Carl Davila, Ph.D

Associate Professor
(585) 395-5699
cdavila@brockport.edu
Office: Liberal Arts 321

Education

  • PhD, Yale University, 2006 - Arabic Studies
  • B.A., SUNY College at Brockport, 1998 - History

Areas of Specialty

  • Arabic Language and Culture
  • Arab History
  • Classical Islam

Courses Taught

  • HST 341 Middle East Crisis
  • HST 360 Of Silk and Swords: Empires of Eurasia
  • HST 363 Islam
  • HST 365 Beyond Veils and Magic Carpets: Islam’s Golden Age
  • HST 367 Gender in the Islamic World
  • HST 368 Women in the Mediterranean World
  • HST 471/571Islamic Spain: Histories and Legacies
  • HST 472/572 The War on Terror
  • HST 649 Middle East Regional Seminar
  • HST 650 “The Enemy in the Mirror”: East-West (Mis)representation
  • HST 602 Arabic Literature in History

Research Interests

The Andalusian music traditions of North Africa, especially, the history of the written repertoires and manuscript tradtiions used as historical sources.

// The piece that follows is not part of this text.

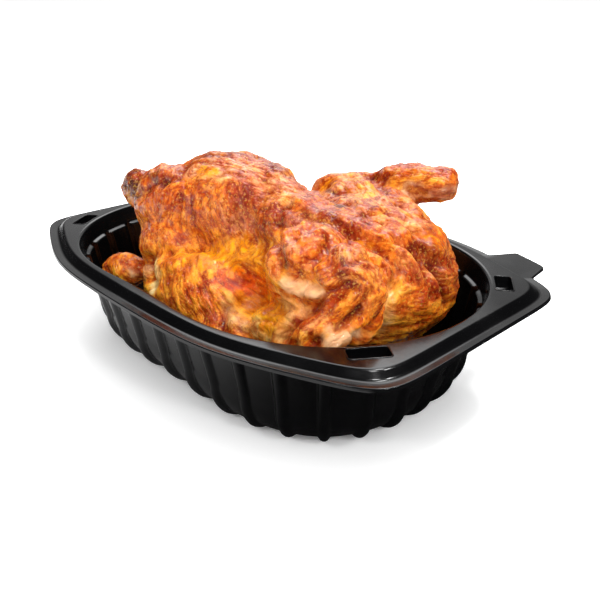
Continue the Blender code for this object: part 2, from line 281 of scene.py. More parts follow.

I have put a great deal of work in recent years studying the manuscript traditions that lie behind the modern printed anthology of the Moroccan Andalusian music. From the point of view of manuscript studies, I have been very interested in the material aspects of these manuscripts, and from the historical point of view I have been looking at the evolution of the various repertoires associated with this tradition, using those same manuscripts.

Current Projects

For the past few years, I have been delving into the manuscript traditions that lie behind the modern Moroccan Andalusian music anthologies, examining them as both literary works (with the usual complexities of compilation and variation) and as collections of repertoire that reflect the evolution of the tradition over time. I am particularly interested in the very fraught history of the most famous of these anthologies, Kunnāš al-Ḥāʾik. To that end, I’m working on a series of articles in Al-Abhath entitled “Al-Ḥāʾik’s Notebook.” Part I, an annotated listing of all print and manuscript anthologies relating to the tradition, was published in 2019. Part II is due out in early 2024.

In tandem with this, I have begun a study of an anthology of these songs not in the direct line of the repertoire, entitled Rawḍat al-ghannāʾ fī uṣūl al-ghināʾ. The aim is to uncover as well as possible the exact relationship of this work to the perfomed tradition and, if possible, determine its provenance.

Finally, I have embarked upon a longer-term project of documenting and translating the nūbāt in the modern repertoire, as well as all the songs associated with these nūbāt but found only in the manuscript traditions (the “historical repertoire”). The first volume will be a revised version of The Pen, the Voice, the Text, which should be published in late 2024. The second volume, Sunset in the Gardens of al-Andalus, will deal with nūbat al-Māya and should be out in late  2024 or early 2025, in shāʾ Allah.